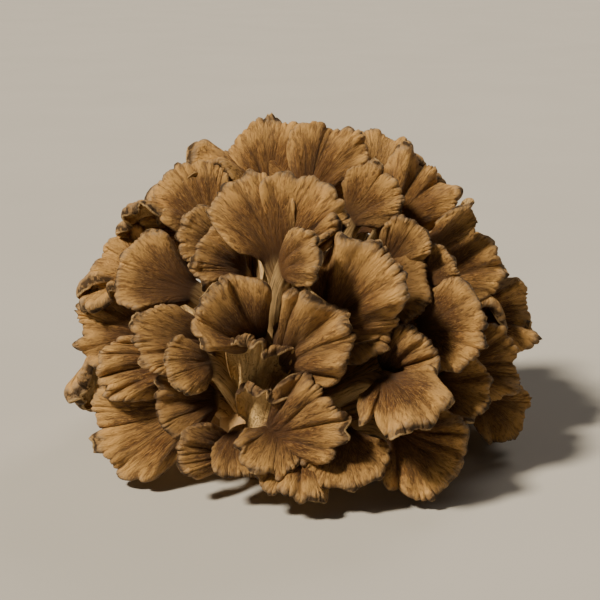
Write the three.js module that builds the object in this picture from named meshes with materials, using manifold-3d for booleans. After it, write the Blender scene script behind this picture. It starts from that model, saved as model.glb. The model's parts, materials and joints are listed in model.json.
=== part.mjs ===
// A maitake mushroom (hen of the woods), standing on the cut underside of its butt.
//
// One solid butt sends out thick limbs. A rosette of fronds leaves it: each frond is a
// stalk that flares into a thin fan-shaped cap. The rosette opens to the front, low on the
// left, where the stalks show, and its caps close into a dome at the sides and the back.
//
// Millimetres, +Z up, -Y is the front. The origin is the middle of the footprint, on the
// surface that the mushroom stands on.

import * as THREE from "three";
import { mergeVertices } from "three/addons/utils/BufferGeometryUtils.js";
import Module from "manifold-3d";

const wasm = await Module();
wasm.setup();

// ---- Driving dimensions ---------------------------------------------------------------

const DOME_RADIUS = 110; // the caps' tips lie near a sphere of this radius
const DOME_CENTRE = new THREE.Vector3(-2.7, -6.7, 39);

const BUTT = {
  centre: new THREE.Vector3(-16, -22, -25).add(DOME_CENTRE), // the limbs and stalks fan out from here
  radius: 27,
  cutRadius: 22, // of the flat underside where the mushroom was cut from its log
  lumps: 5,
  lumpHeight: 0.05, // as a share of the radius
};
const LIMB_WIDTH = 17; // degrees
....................
_Set problem_. Copy all data exactly, start to finish.

_Answer to this exercise_.
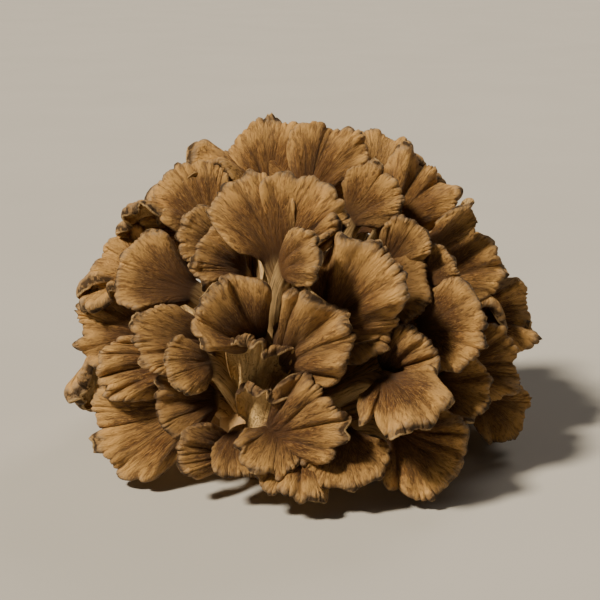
Write the three.js module that builds the object in this picture from named meshes with materials, using manifold-3d for booleans. After it, write the Blender scene script behind this picture. It starts from that model, saved as model.glb. The model's parts, materials and joints are listed in model.json.
=== part.mjs ===
// A maitake mushroom (hen of the woods), standing on the cut underside of its butt.
//
// One solid butt sends out thick limbs. A rosette of fronds leaves it: each frond is a
// stalk that flares into a thin fan-shaped cap. The rosette opens to the front, low on the
// left, where the stalks show, and its caps close into a dome at the sides and the back.
//
// Millimetres, +Z up, -Y is the front. The origin is the middle of the footprint, on the
// surface that the mushroom stands on.

import * as THREE from "three";
import { mergeVertices } from "three/addons/utils/BufferGeometryUtils.js";
import Module from "manifold-3d";

const wasm = await Module();
wasm.setup();

// ---- Driving dimensions ---------------------------------------------------------------

const DOME_RADIUS = 110; // the caps' tips lie near a sphere of this radius
const DOME_CENTRE = new THREE.Vector3(-2.7, -6.7, 39);

const BUTT = {
  centre: new THREE.Vector3(-16, -22, -25).add(DOME_CENTRE), // the limbs and stalks fan out from here
  radius: 27,
  cutRadius: 22, // of the flat underside where the mushroom was cut from its log
  lumps: 5,
  lumpHeight: 0.05, // as a share of the radius
};
const LIMB_WIDTH = 17; // degrees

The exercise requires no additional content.